Em meu experimento, que pode ser lido na íntegra aqui, coloquei diversos indivíduos em espaços assíncronos (grupos virtuais semiprivados) e pedi que compartilhassem comigo as fake news que recebessem. Pretendia entender o que tomavam por fake news, para além dos limites acadêmicos. O que encontrei foi toda uma variedade de produtos informacionais, de peças de comunicação, que mostram como essa visão elitista de “não vamos chamar de fake news” é mais uma demagogia acadêmica do que um olhar para a concretude.

Piadas envolvendo variantes linguísticas, listas de frutas boas para enfermidades, memes, argumentos históricos, críticas a personalidades, toda uma gama de conteúdos foi chamada de “fake news” por quem não mergulha nas reflexões teóricas do assunto. É assim que o termo é lido no cotidiano por quem consome esse mesmo conteúdo. E é por isso que querer abolir o termo “fake news” é mais um desserviço acadêmico baseado no ego do que um primar pela qualidade do debate.

Quando tentamos abolir as adoções e empregos de um termo, estamos nos cegando para toda a discursividade e todos os sentidos que aquele termo assume no contexto social dado. É uma imposição de cima para baixo, que não apenas não vai ter efeito algum, como vai aumentar o abismo entre a ciência e o cotidiano, entre o falar dos acadêmicos e as conversações que constroem os hábitos. E cega, claro, os cientistas para as mil maneiras como o termo e suas acepções serão tratados na concretude das relações humanas.

A expressão está aí, é empregada e assim como quem quis abolir a palavra “shopping” quando do começo de sua adoção, está fadado a ser enxergado como uma nota de rodapé curiosa, alguém que tentou parar a inevitável roda do tempo.
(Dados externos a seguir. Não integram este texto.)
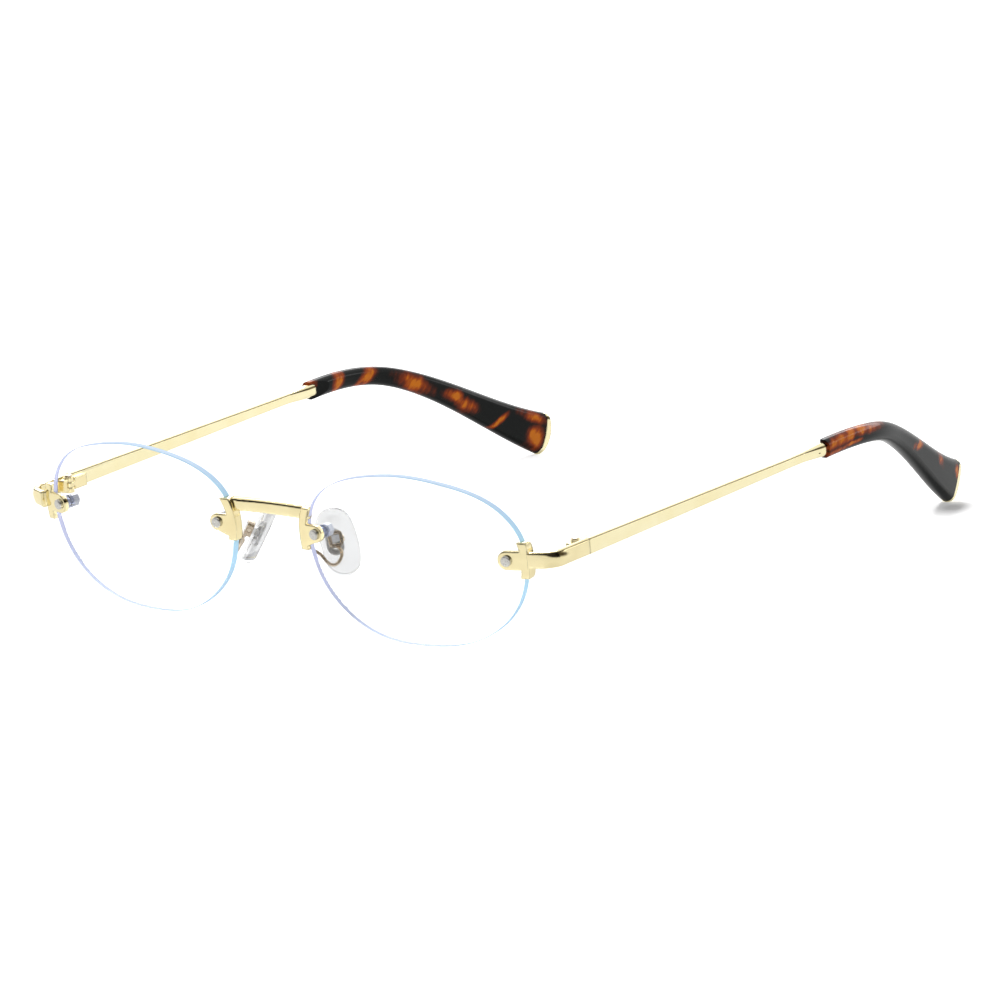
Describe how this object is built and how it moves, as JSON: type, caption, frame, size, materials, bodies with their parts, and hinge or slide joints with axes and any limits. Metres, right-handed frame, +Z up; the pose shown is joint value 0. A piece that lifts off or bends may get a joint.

Nós lembramos, comentamos, mas no fim das contas, ele não vingou – uma pena, tinha um ponto, mas não viu o todo.

O que podemos observar pela adoção do termo “fake news” é que o “news” deixa de estar associado, no entendimento popular, a uma ética na e para a informação, e passa a ser visto como um formato, replicado, em que a adoção ou não de uma ética para com a verdade determinará o emprego desse agora sufixo “fake”. São as formas de atribuir essa ética, às formas de discutir os formatos inerentes às “news”, os contextos de acusação de “isso são fake news” que deveriam interessar nossa visão sobre o assunto.
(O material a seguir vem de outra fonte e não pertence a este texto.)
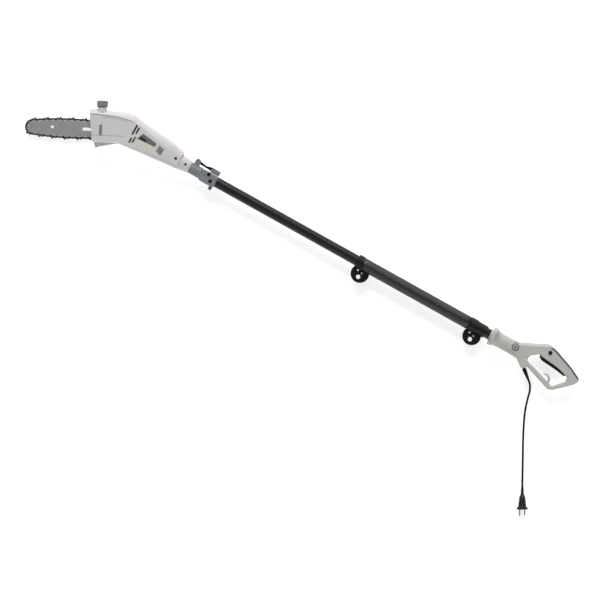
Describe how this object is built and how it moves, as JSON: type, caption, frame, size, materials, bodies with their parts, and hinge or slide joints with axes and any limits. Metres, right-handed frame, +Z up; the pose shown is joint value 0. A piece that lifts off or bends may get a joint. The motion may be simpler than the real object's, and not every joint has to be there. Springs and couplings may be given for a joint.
{
  "type": "telescoping pole saw",
  "caption": "Electric pole saw with angled saw head, guide bar and chain, telescoping pole with cam clamp and foam grip, looped rear handle and short plug cord.",
  "frame": {"origin": "bottom centre of the box round the saw without its cord, on the floor that it lies on", "axes": "+X along the pole from the saw head to the rear handle, +Y towards the side with the oil cap, +Z up from the floor, out of the saw's left side"},
  "size_m": [1.8856, 0.4933, 0.068],
  "materials": {
    "housing": "satin",
    "cap_plastic": "satin",
    "clamp_plastic": "satin",
    "black_plastic": "satin",
    "dark_rubber": "matte",
    "anodised_tube": "satin",
    "foam": "matte",
    "bar_steel": "satin",
    "chain_steel": "satin",
    "steel": "polished",
    "laminations": "satin",
    "copper": "satin",
    "die_cast": "satin",
    "nylon": "satin",
    "tank_plastic": "gloss",
    "cord_rubber": "satin",
    "plated_pins": "polished"
  },
  "bodies": {
    "pole": {"outer_tube": "anodised_tube", "front_bush": "nylon", "coiled_lead": "cord_rubber", "front_strap_eyelet": "black_plastic", "rear_strap_eyelet": "black_plastic", "foam_grip": "foam", "grip_end_sleeve": "black_plastic", "clamp_body": "clamp_plastic", "clamp_cap": "clamp_plastic", "pole_fasteners": "black_plastic", "handle_left_shell": "housing", "handle_right_shell": "housing", "handle_screws": "steel", "back_grip_pad": "dark_rubber", "trigger_switch": "black_plastic", "lock_spring": "steel", "hinge_pins": "steel", "strain_relief": "black_plastic", "power_cord": "cord_rubber", "plug_body": "cord_rubber", "plug_pins": "plated_pins"},
    "head": {"inner_tube": "anodised_tube", "glide_bush": "nylon", "head_left_shell": "housing", "head_right_shell": "housing", "sprocket_cover": "housing", "head_neck": "housing", "head_screws": "steel", "motor_lead": "cord_rubber", "stator_core": "laminations", "field_coils": "copper", "brush_gear": "copper", "motor_brackets": "die_cast", "gear_plate": "die_cast", "bearing_bridge": "die_cast", "ball_bearings": "steel", "oil_pump": "nylon", "guide_bar": "bar_steel", "nose_bearing": "steel", "chain_drive_links": "chain_steel", "chain_tie_straps": "chain_steel", "chain_cutters": "chain_steel", "chain_rivets": "steel", "bar_studs": "steel", "bar_nuts": "steel", "chain_tensioner": "steel", "oil_tank": "tank_plastic"},
    "rotor": {"motor_shaft": "steel", "motor_fan": "nylon", "armature": "laminations", "commutator": "copper"},
    "spindle": {"spindle": "steel", "bevel_gear": "steel", "drive_sprocket": "steel"},
    "nose_wheel": {"nose_sprocket": "steel"},
    "filler_cap": {"oil_cap": "cap_plastic"},
    "cam_lever": {"clamp_lever": "black_plastic", "lever_pad": "clamp_plastic"},
    "trigger": {"trigger": "black_plastic"},
    "lock_button": {"lock_off_button": "black_plastic"}
  },
  "joints": [
    {"name": "pole_extension", "type": "slide", "parent": "pole", "child": "head", "axis": [-1, 0, 0], "range_m": [0, 0.85]},
    {"name": "motor_spin", "type": "hinge", "parent": "head", "child": "rotor", "pos_m": [-0.66474, 0.03348, 0.034], "axis": [0.9903, 0.1392, 0], "continuous": true},
    {"name": "spindle_spin", "type": "hinge", "parent": "head", "child": "spindle", "pos_m": [-0.66474, 0.03348, 0.034], "axis": [0, 0, 1], "continuous": true},
    {"name": "nose_spin", "type": "hinge", "parent": "head", "child": "nose_wheel", "pos_m": [-0.88987, -0.07907, 0.012], "axis": [0, 0, 1], "continuous": true},
    {"name": "cap_unscrew", "type": "slide", "parent": "head", "child": "filler_cap", "axis": [-0.4471, 0.8945, 0], "range_m": [0, 0.04]},
    {"name": "cam_lever_swing", "type": "hinge", "parent": "pole", "child": "cam_lever", "pos_m": [-0.40262, 0.07099, 0.034], "axis": [0, 0, 1], "range_deg": [0, 110]},
    {"name": "trigger_pull", "type": "hinge", "parent": "pole", "child": "trigger", "pos_m": [0.86618, 0.04879, 0.034], "axis": [0, 0, -1], "range_deg": [0, 4], "stiffness_Nm_per_rad": 5},
    {"name": "lock_button_press", "type": "slide", "parent": "pole", "child": "lock_button", "axis": [0, 0, -1], "range_m": [0, 0.004], "stiffness_N_per_m": 800, "deforming": ["lock_spring"]}
  ],
  "couplings": [
    {"joint": "spindle_spin", "follows": "motor_spin", "ratio": -0.32258},
    {"joint": "nose_spin", "follows": "motor_spin", "ratio": -0.2765}
  ]
}
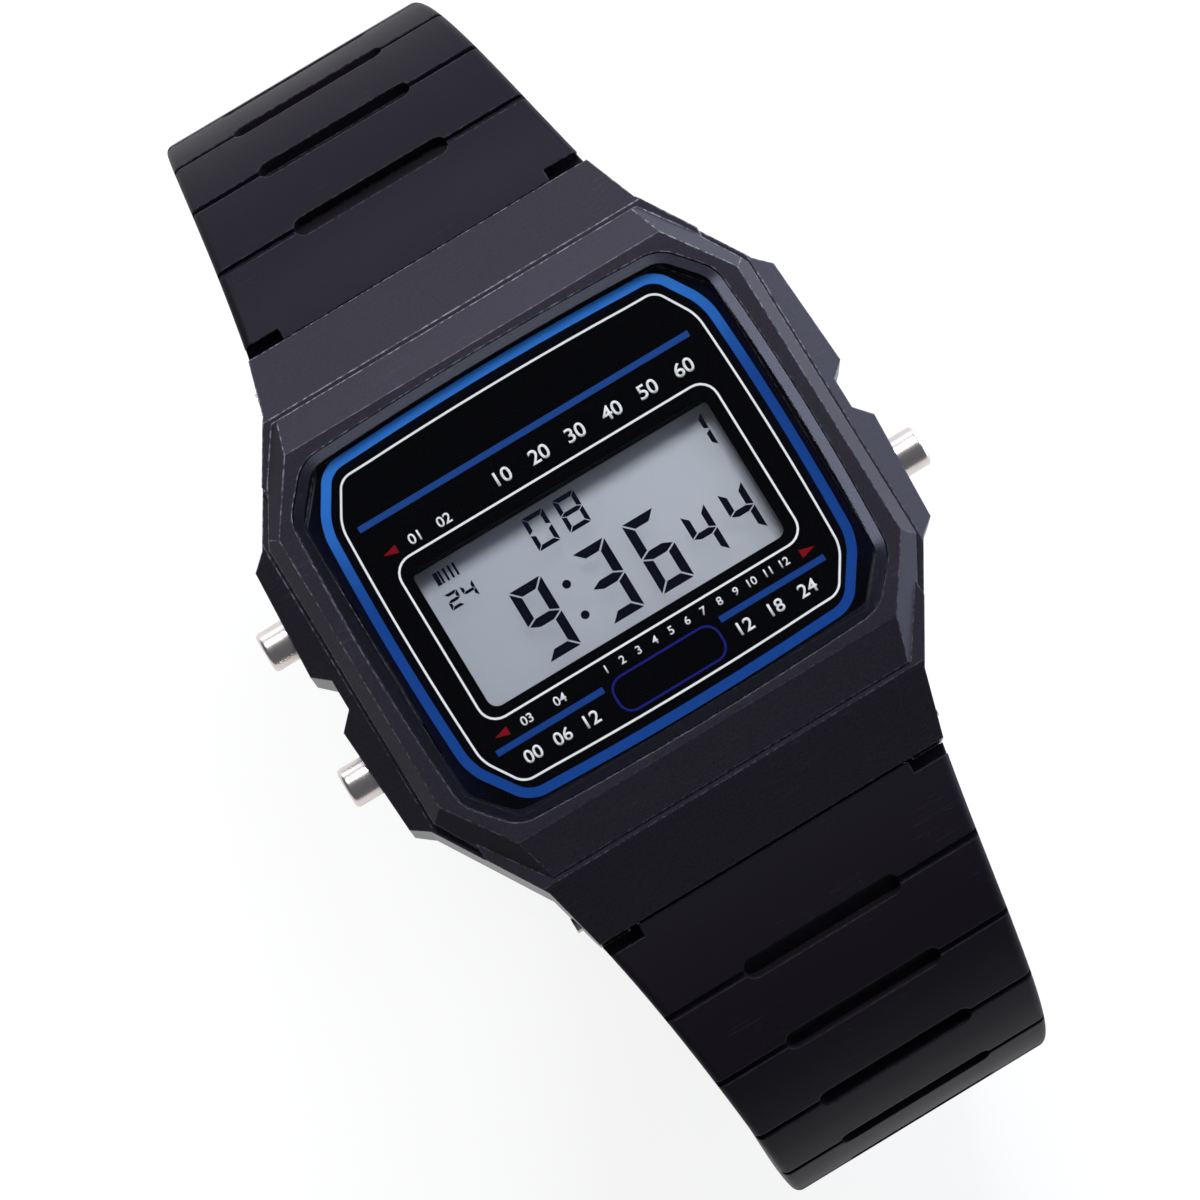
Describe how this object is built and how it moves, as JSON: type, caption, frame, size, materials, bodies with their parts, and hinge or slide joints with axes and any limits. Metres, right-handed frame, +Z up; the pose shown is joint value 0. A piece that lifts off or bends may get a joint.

A adoção usada por Lucia Santaella e Eugênio Bucci tem sido uma das melhores que vejo até o momento – não se negam nem se demoram na discussão sobre a adoção do termo “fake news”, mas procuram observar os contextos em que o termo é empregado para, a partir deles, traçar uma teoria. Desinformação, pós-verdade, e as discussões que os envolvem são essenciais – esses são termos que se desenvolvem nas pesquisas levando em consideração que “fake news” é usado e circula de dentro para fora da academia sem imposição. Também são construídos na dialética.

Enfim, acredito ter expressado os incômodos que tenho com a relutância da adoção de fake news (sem itálico, sem aspas, um produto comunicacional em si) como termo. Agora, no campo da crença, realmente não vejo necessidade de grandes esforços para vencer essa discussão. Basta me recostar e assistir o termo gradativamente tomar as produções científicas e leigas, agregar-se aos dicionários e receber cada vez melhores abordagens – cada vez mais desprovidas de ego que recusam a enxergar a falta de crédito em que as instituições caíram a ponto de “news” poder, sim, comportar o adjetivo “fake”.